In the Philippines, the Episcopal Diocese of the Central Philippines had the St. Stephen's Parish in Tondo, Manila, as its pro-cathedral before the see was transferred to the Cathedral of Saint Mary and Saint John in Quezon City. Also, in February 2012, the Pro-Cathedral Church of San Fernando de Dilao became the pro-cathedral of the Archdiocese of Manila, until the structural renovations of Cathedral-Basilica of the Immaculate Conception on March 25, 2014. The cathedral was reopened to the general public on April 9, 2014. Meanwhile, San Diego Pro-Cathedral, Silay, serves permanently as a pro-cathedral of the Diocese of Bacolod, a ready provisional co-cathedral in instances of regular repairs and maintenance being made to the main cathedral. The Minor Basilica and Archdiocesan Shrine of Our Lady of the Assumption in the town of Santa Maria, Ilocos Sur, also serves as the Co-Cathedral, as the St.

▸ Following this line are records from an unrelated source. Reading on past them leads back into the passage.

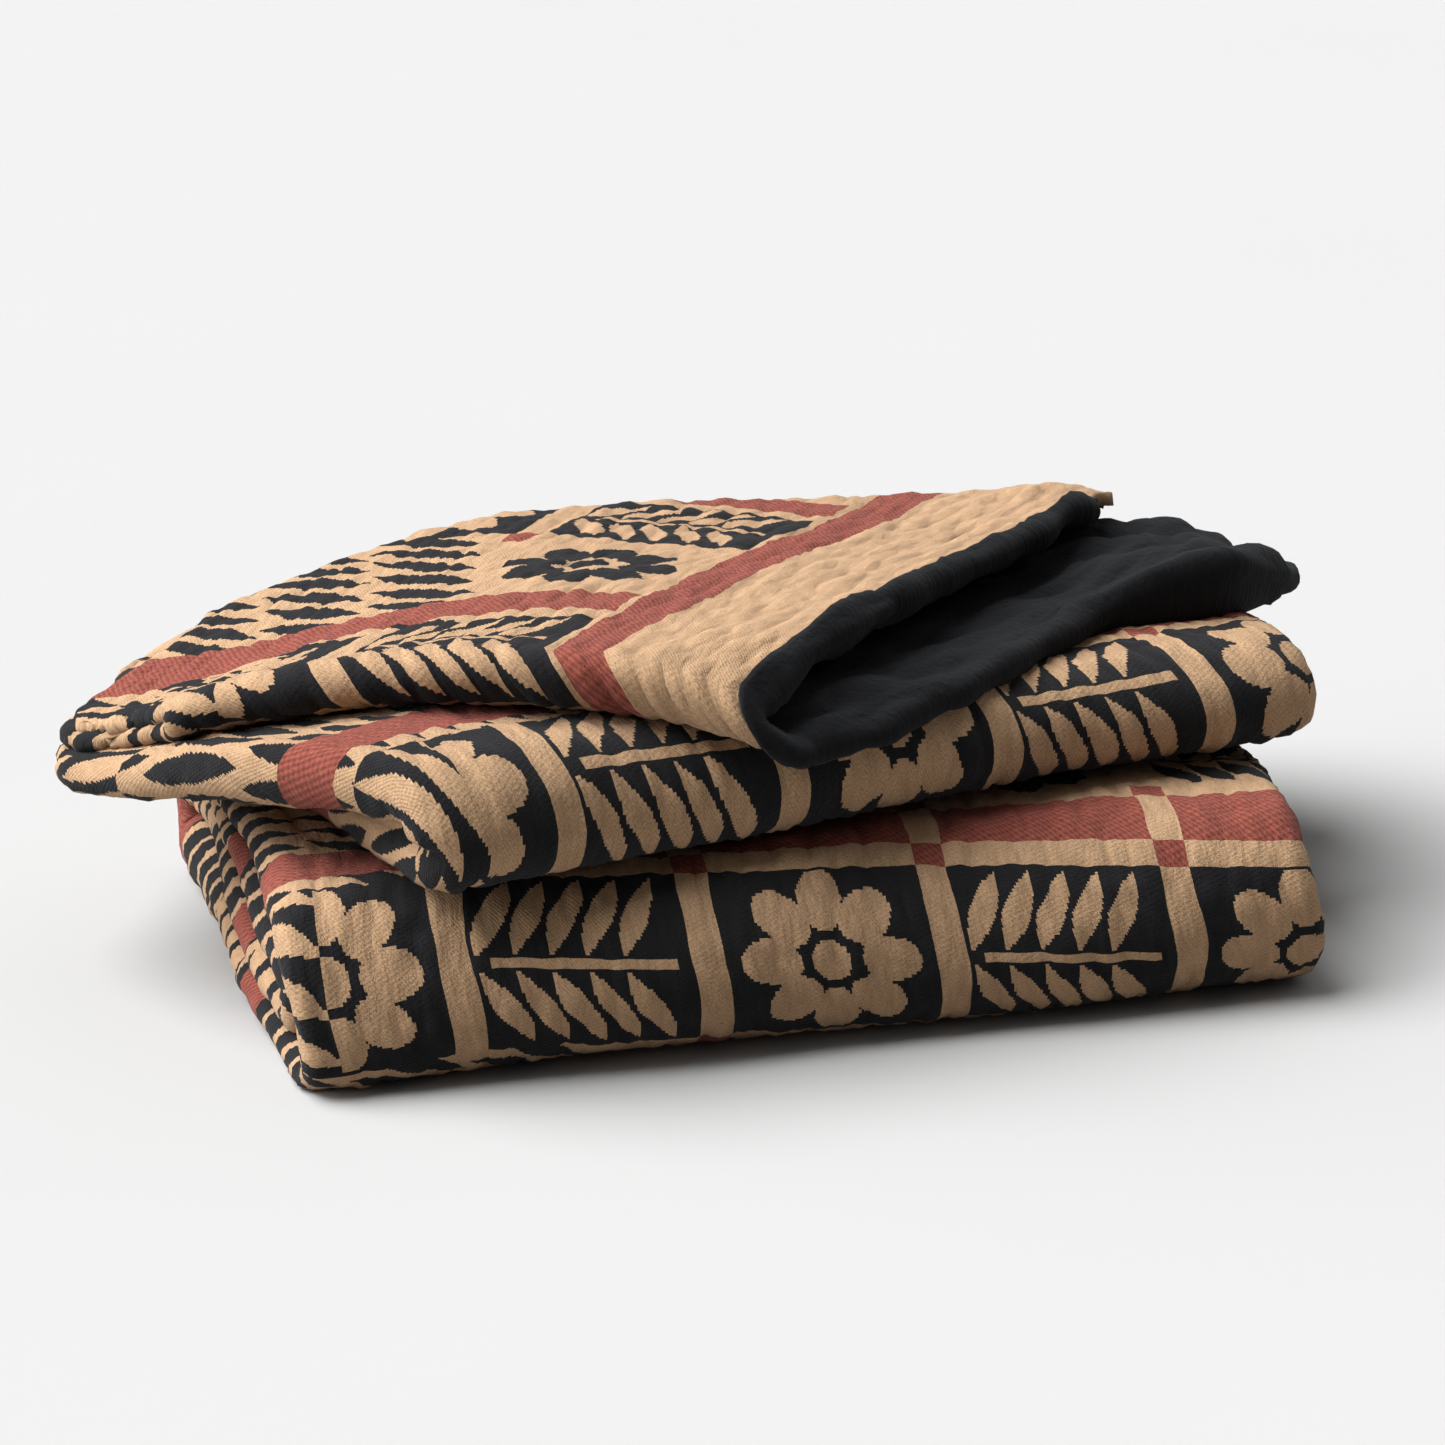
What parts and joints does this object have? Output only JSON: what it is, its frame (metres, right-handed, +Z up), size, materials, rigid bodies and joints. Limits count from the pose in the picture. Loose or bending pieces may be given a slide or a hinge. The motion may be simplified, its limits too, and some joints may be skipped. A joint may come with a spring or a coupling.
{
  "type": "folded quilt",
  "caption": "Folded quilt of puckered woven cloth, a pile of rolled sections with a loose top flap open at one end.",
  "frame": {"origin": "middle of the bounding box on the surface that the quilt rests on", "axes": "+X along the pile to its right end as seen from the front folds, +Y to the back, +Z up"},
  "size_m": [0.676, 0.3644, 0.2046],
  "materials": {
    "patterned_cotton": "matte, fuzzy, puckered",
    "plain_dark_cotton": "matte, soft"
  },
  "bodies": {
    "root": {"quilt_face": "patterned_cotton", "quilt_backing": "plain_dark_cotton"}
  },
  "joints": []
}
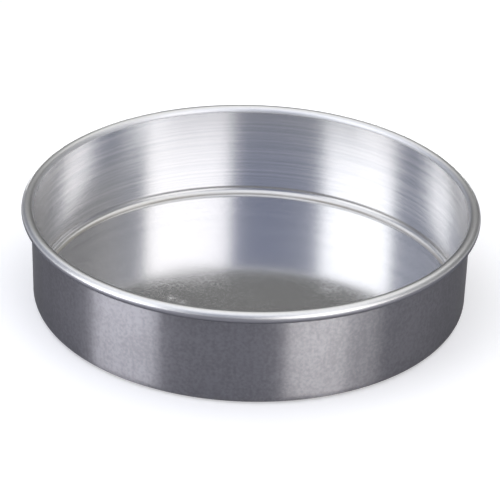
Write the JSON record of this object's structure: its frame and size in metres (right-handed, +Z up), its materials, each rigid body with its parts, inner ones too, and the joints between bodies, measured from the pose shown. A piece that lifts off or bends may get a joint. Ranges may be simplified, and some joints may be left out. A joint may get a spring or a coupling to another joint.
{
  "type": "round cake tin",
  "caption": "Round straight-sided cake tin in bare aluminium, drawn seamless with a small corner radius and a fat bead rolled over a steel wire at the rim.",
  "frame": {"origin": "centre of the underside of the base", "axes": "+Z up along the tin's axis, towards the open mouth; the tin is round, so +X and +Y are free"},
  "size_m": [0.2406, 0.2406, 0.0545],
  "materials": {
    "bare_aluminium": "bare drawn aluminium: half-bright inside with fine turned lines, satin grain outside, smooth bead",
    "galvanised_wire": "dull zinc-coated steel wire"
  },
  "bodies": {
    "root": {"tin_body": "bare_aluminium", "rim_wire": "galvanised_wire"}
  },
  "joints": []
}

Paul Metropolitan Cathedral in Vigan City is under renovation due to the damage caused by the July 2022 earthquake.

The Cathedral of the Holy Name, Mumbai, was previously the pro-cathedral of the Holy Name.

=== Americas ===
In the Roman Catholic tradition, the parish church of Old Mission San Luis Obispo de Tolosa in San Luis Obispo, California, and the parish church of Madonna Del Sasso in Salinas, California, were both elevated to pro-cathedral status by the late Bishop Richard Garcia (Bishop of Monterey, 2006-2018).

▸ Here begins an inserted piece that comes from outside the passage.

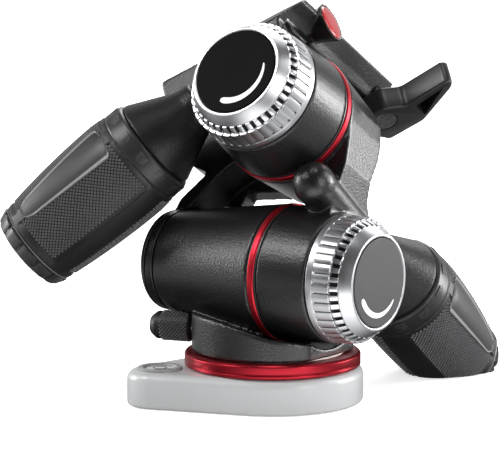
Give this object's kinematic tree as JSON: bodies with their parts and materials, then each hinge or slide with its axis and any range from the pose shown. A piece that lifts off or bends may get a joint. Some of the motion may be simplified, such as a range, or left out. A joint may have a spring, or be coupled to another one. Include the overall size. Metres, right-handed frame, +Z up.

In Qu'Appelle, Saskatchewan, the parish church of Saint Peter's was the pro-cathedral for the Anglican southern Saskatchewan diocese until 1944. From 1944 to 1979, St. Paul's Cathedral served as the pro-cathedral before it was elevated to cathedral status.

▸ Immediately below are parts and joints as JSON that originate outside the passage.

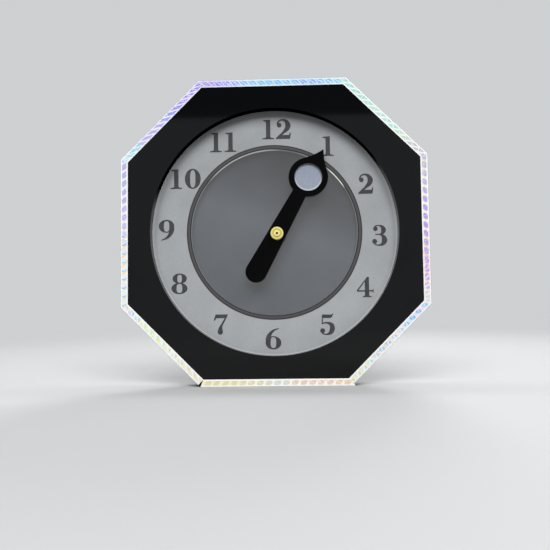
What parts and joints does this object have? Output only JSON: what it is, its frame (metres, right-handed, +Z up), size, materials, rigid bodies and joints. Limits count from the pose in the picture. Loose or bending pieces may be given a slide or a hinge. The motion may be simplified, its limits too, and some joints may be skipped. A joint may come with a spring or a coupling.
{
  "type": "mystery clock",
  "caption": "Eight-sided black clock case with a frosted hour ring round a clear window; one hand turns on a clear disc held at its hidden rim.",
  "frame": {"origin": "middle of the bottom edge, half way through the case", "axes": "+Z up, front towards -Y, +X to the right seen from the front"},
  "size_m": [0.3048, 0.0267, 0.3048],
  "materials": {
    "panel_black": "gloss black acrylic sheet",
    "frame_black": "satin black board",
    "dial_frosted": "frosted pale acrylic with a polished edge",
    "print_grey": "dark warm grey vinyl",
    "tape_prismatic": "metallised prismatic film",
    "glide_white": "slippery white film",
    "screw_black": "black plated steel",
    "rotor_clear": "clear acrylic with a smoke tint",
    "hand_black": "black acrylic with eased edges",
    "disc_silver": "satin bright disc",
    "brass": "bright turned brass",
    "spacer_black": "black tube",
    "washer_steel": "plain steel"
  },
  "bodies": {
    "case": {"front_panel": "panel_black", "back_frame": "frame_black", "dial_plate": "dial_frosted", "dial_border": "print_grey", "front_glide_ring": "glide_white", "rear_glide_ring": "glide_white", "retainer_ring": "frame_black", "case_screws": "screw_black", "retainer_screws": "screw_black", "tape_top": "tape_prismatic", "tape_upper_right": "tape_prismatic", "tape_right": "tape_prismatic", "tape_lower_right": "tape_prismatic", "tape_bottom": "tape_prismatic", "tape_lower_left": "tape_prismatic", "tape_left": "tape_prismatic", "tape_upper_left": "tape_prismatic"},
    "hand_body": {"rotor_disc": "rotor_clear", "hand": "hand_black", "eye_disc": "disc_silver", "hub_spacer": "spacer_black", "pivot_washer": "washer_steel", "pivot_screw": "brass", "thumb_nut": "brass"}
  },
  "joints": [
    {"name": "hand_turn", "type": "hinge", "parent": "case", "child": "hand_body", "pos_m": [0.003, 0, 0.1494], "axis": [0, 1, 0], "continuous": true}
  ]
}
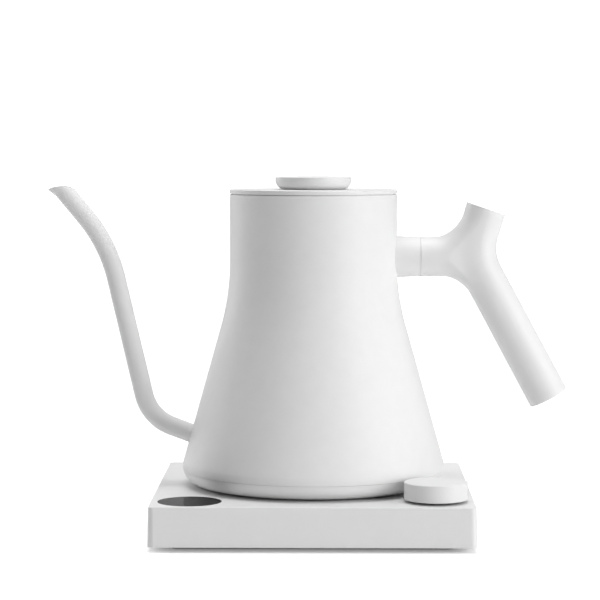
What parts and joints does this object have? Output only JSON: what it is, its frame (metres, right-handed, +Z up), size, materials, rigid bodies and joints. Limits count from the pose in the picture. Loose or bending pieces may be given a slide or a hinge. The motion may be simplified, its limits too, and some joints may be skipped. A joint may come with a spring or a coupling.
{
  "type": "gooseneck kettle",
  "caption": "Electric gooseneck kettle: tapered vessel with slim curved spout and forked round handle, lifting off a square powered base with display and dial.",
  "frame": {"origin": "on the table under the middle of the square base, on the axis of the vessel", "axes": "+Z up along the vessel's axis, +X towards the handle, -X towards the spout, -Y is the front with display and dial"},
  "size_m": [0.288, 0.1728, 0.1956],
  "materials": {
    "white_coat": "fine matte powder coat",
    "white_plastic": "fine matte moulded texture",
    "black_plastic": "matte",
    "grey_plastic": "fine matte moulded texture",
    "screen": "smooth",
    "dark_glass": "polished",
    "rubber": "matte",
    "silicone": "satin",
    "steel": "brushed",
    "brass": "satin",
    "aluminium": "satin",
    "board": "solder mask",
    "nylon": "matte",
    "lead_sleeve": "smooth",
    "ribbon": "smooth",
    "core": "varnished laminations"
  },
  "bodies": {
    "base": {"base_cover": "white_plastic", "base_bottom_plate": "grey_plastic", "rubber_feet": "rubber", "base_screws": "steel", "display_lens": "dark_glass", "display_gasket": "rubber", "display_module": "screen", "encoder_body": "black_plastic", "encoder_nut": "steel", "base_connector": "black_plastic", "connector_seal": "rubber", "base_contacts": "brass", "control_board": "board", "power_board": "board", "relay": "black_plastic", "transformer": "core", "terminal_block": "black_plastic", "capacitors": "aluminium", "buzzer": "black_plastic", "cord_gland": "black_plastic", "mains_leads": "lead_sleeve", "connector_leads": "lead_sleeve", "ribbon_cable": "ribbon"},
    "encoder": {"encoder_rotor": "nylon"},
    "dial": {"dial_knob": "white_plastic", "encoder_shaft": "steel"},
    "connector": {"kettle_socket": "black_plastic", "socket_contacts": "brass"},
    "kettle": {"kettle_body": "white_coat", "kettle_bottom_ring": "white_plastic", "kettle_bottom_cover": "black_plastic", "bottom_cover_screws": "steel", "bottom_posts": "steel", "kettle_rest_pads": "rubber", "heating_plate": "steel", "heat_spreader": "aluminium", "heating_element": "aluminium", "element_terminals": "brass", "thermal_cutoffs": "steel", "temperature_probe": "steel", "probe_gasket": "silicone", "spout": "white_coat", "handle_collar": "white_coat", "handle_shell": "white_plastic", "grip_weight": "steel", "grip_end_plug": "white_plastic", "handle_set_screw": "steel"},
    "lid": {"lid_cover": "white_coat", "lid_knob": "white_plastic", "lid_plug": "steel", "lid_gasket": "silicone", "lid_screw": "steel"}
  },
  "joints": [
    {"name": "kettle_lift", "type": "slide", "parent": "base", "child": "connector", "axis": [0, 0, 1], "range_m": [0, 0.1]},
    {"name": "kettle_turn", "type": "hinge", "parent": "connector", "child": "kettle", "pos_m": [0, 0, 0.03], "axis": [0, 0, 1], "continuous": true},
    {"name": "lid_lift", "type": "slide", "parent": "kettle", "child": "lid", "axis": [0, 0, 1], "range_m": [0, 0.06]},
    {"name": "dial_turn", "type": "hinge", "parent": "base", "child": "encoder", "pos_m": [0.0655, -0.064, 0.025], "axis": [0, 0, 1], "continuous": true},
    {"name": "dial_press", "type": "slide", "parent": "encoder", "child": "dial", "axis": [0, 0, -1], "range_m": [0, 0.0008], "stiffness_N_per_m": 1500, "springref_m": -0.001}
  ]
}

In the United States, the Episcopal All Saints Cathedral in Milwaukee was designated a pro-cathedral in 1867, when it was a small downtown mission of the Diocese of Wisconsin; in 1871, it acquired a suitable building on the city's east side and formally began operating as a cathedral on June 1, 1873, attaining canonical status as a cathedral in the 1880s. The Cathedral of the Incarnation (Baltimore) was a pro-cathedral for 35 years before the Episcopal Diocese of Maryland passed a resolution in 1955 for it to become the diocesan cathedral. The Church of St. Paul the Apostle in Savannah, Georgia, is the pro-cathedral for the Episcopal Diocese of Georgia, so designated in 1993. St. Stephen's Episcopal Church in Wilkes-Barre, Pennsylvania, was designated the pro-cathedral in the Episcopal Diocese of Bethlehem in 1999 and as the pro-cathedral by the presiding bishop and the president of the House of Deputies of the Episcopal Church in 2001. St. Bartholomew's Anglican Church in Tonawanda, New York, became a pro-cathedral on August 12, 2011, as part of the North American Anglican Conference, and is the seat for Bishop Bill Atwood. Christ Church in Plano, Texas, was designated as Provincial Pro-Cathedral for the Anglican Church in North America by Archbishop Beach in November 2021.

Some churches in the United States have served as pro-cathedrals during times of expansion but were never exulted to full cathedral status, such as the Church of the Good Shepherd in Raleigh, North Carolina, which served as the pro-cathedral of the Episcopal Diocese of North Carolina, until it was decided they would have no cathedral.

Saint Patrick's Pro-Cathedral is located in the Archdiocese of New Orleans.

Furthermore, St. John Chrysostom Malankara Syrian Catholic Pro-Cathedral in Hempstead, New York, for the Syro-Malankara Catholic Exarchate in the United States

St. Joseph Pro-Cathedral is in the Diocese of Camden.

Holy Name of Mary Pro-Cathedral in Sault Ste. Marie, Michigan, is in the Diocese of Marquette.

=== Oceania ===
In Christchurch, New Zealand, St Mary's has become the pro-cathedral of the Catholic Diocese of Christchurch, in place of the Cathedral of the Blessed Sacrament which was demolished because of severe damage caused by the 2011 Christchurch earthquake.

Also in Christchurch, the Cardboard Cathedral has served as the pro-cathedral of its Anglican diocese after the 2011 earthquakes, while options to demolish or rehabilitate ChristChurch Cathedral have been extensively debated.

St John's Pro-Cathedral served as the pro-cathedral in Perth, Western Australia.

Holy Cross Pro-Cathedral in Vanimo, West Sepik, Papua New Guinea, is the see of the Diocese of Vanimo.